June 29th, 2009

Well, school is finally out. That last week was hot and humid. The school doesn’t have air-conditioning and the students began to unravel as the week went on. But it’s over now. The long-awaited summer holidays are finally here. And that means I can finally concentrate on getting organized for my upcoming trip to the Holy Land.

It hardly seems like a full ten months ago when the idea of studying in Jerusalem was brought to my attention. We were walking back to class to finish up a full day of Ethics for Religious Education, Part 1, when a colleague mentioned she had seen an advertisement for studying in Israel, offered through OISE at the University of Toronto. She mentioned this ludicrously low price – something like $3000 – for three weeks in Israel and I was in. As it turned out, it was closer to $5000 for two weeks. Considering that return airfare to Israel in the summer is roughly $2500, the offer was still a once-in-a-lifetime opportunity.

I love travelling but if I were paying simply for a vacation, Israel would not be high on my list. I don’t know anyone there, it’s not really a big bang for your buck and as enticing as the religious significance is, I would have to weigh it against the potential dangers of travelling to the politically unstable Middle East. However, the idea of going with a large group, having it pre-organized and getting an Additional Qualification credit for it (Religious Education, Part 2) irreversibly tipped the scale in favour of heading to the Holy Land for personal adventure, faith growth and professional development.

And so preparation began. I convinced my good friend, Tracy, to come with me and then convinced a friend and colleague, Beth, to come as well. There are five of us from Ottawa going, along with seventeen others from the Toronto area. There were forms to fill out and documentation to provide and signatures to chase down. There were readings to read and people to meet and travel things to buy. There were reservations to make and return tickets to extend and more and more research to be done. We will spend seven days in Jerusalem and then move north to Galilee, with a one-day pit stop at the Dead Sea. We will be going to all the main sites and discussing Jesus in the Jewish context. There will be lots of walking and even more standing. There will be copious amounts of photos and notes taken. Each participant is responsible for learning about one aspect of the curriculum and presenting it. My focus is the Torah. As Pat, the coordinator said, “We are not travelling thousands of miles to sit in a classroom.” Shopping in the markets and swimming in the Dead Sea is actually part of our scheduled itinerary! Tracy and I extended our stay for one week for the non-academic portion of our stay. We both figured that we would never return to Israel after this excursion so we might as well make the most of it, within the limitations of cost and time. Our trip will include a trip south to Eilat, a day-trip to Petra, Jordan and three days in Tel Aviv.

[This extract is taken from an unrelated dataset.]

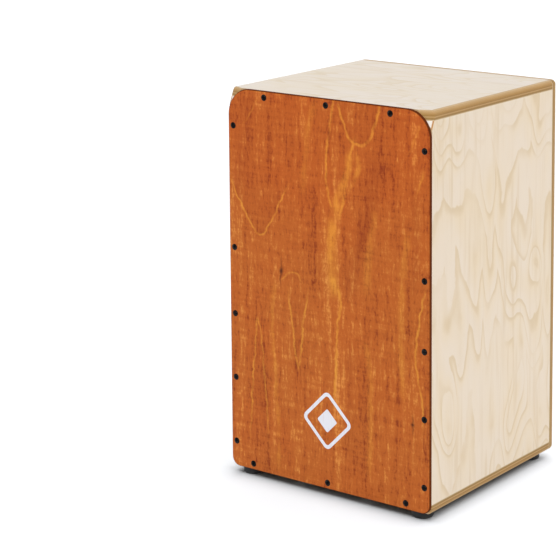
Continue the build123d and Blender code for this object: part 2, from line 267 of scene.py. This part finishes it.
# Plies seen on an edge: share of the thickness below the good face, and colour
PLIES = ((0.00, srgb(214, 186, 146)), (0.14, srgb(202, 164, 114)), (0.36, srgb(184, 142, 82)),
         (0.56, srgb(160, 118, 56)), (0.64, srgb(196, 158, 104)), (0.74, srgb(170, 130, 72)),
         (0.84, srgb(148, 112, 56)), (0.92, srgb(190, 158, 110)), (1.00, srgb(216, 192, 152)))
PLY_GLUE = srgb(120, 80, 38)
# Painted highlight: a side panel's corner facet is coloured near white in place of its plies
FACET_HIGHLIGHT = srgb(248, 238, 226)
FACET_LINE = srgb(196, 140, 78)
# Painted shade: the box's inner faces, which look dark through the sound hole
INTERIOR_SHADE = srgb(14, 12, 12)


def interior_shade_mask(sheet, slack=0.12 * MM):
    """1 on faces within the box, which are coloured near black: painted shade of the box's dark
    interior.
    """
    wide = abs(sheet.x) < INNER_X + slack
    deep = (sheet.y > INNER_FRONT - slack) * (sheet.y < INNER_BACK + slack)
    tall = (sheet.z > INNER_BOTTOM - slack) * (sheet.z < INNER_TOP + slack)
    return wide * deep * tall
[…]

Israel, and Jerusalem in particular, holds many of our imaginations in its grip. It is the setting of stories that we have heard since the cradle and the values that have shaped our thoughts and actions. There is no denying the power that the Holy Land has over the vast majority of the world, whether we grew up with a particular tradition or not. It is a place of mystery, drama, and myth, so far removed from my reality as a Canadian (of Irish heritage), that I do not really know what to expect. I expect it to be hot. And I expect it to be coloured in hues of gold, ochre and Mediterranean blue. I anticipate that I will be overwhelmed with the history that lives in every stone and every grain of sand, the history of kings and temples, pain and redemption, struggle and hope. I predict the land and the learning will push me to a deeper understanding of my own faith and my own vocation in the world, the community, and my school. But I can be no more specific than that.

As some of my readers may know, I document my travels through the written word and photos so the idea of a blog makes perfect sense. It is a trail of stories for all to share. It is a glimpse into the traveller’s viewpoint. I am truly excited to have you join me in my journey. I only hope I can adequately express what I see, hear, feel, and think so that you can enjoy your vicarious vacation to the Holy Land as much as I will.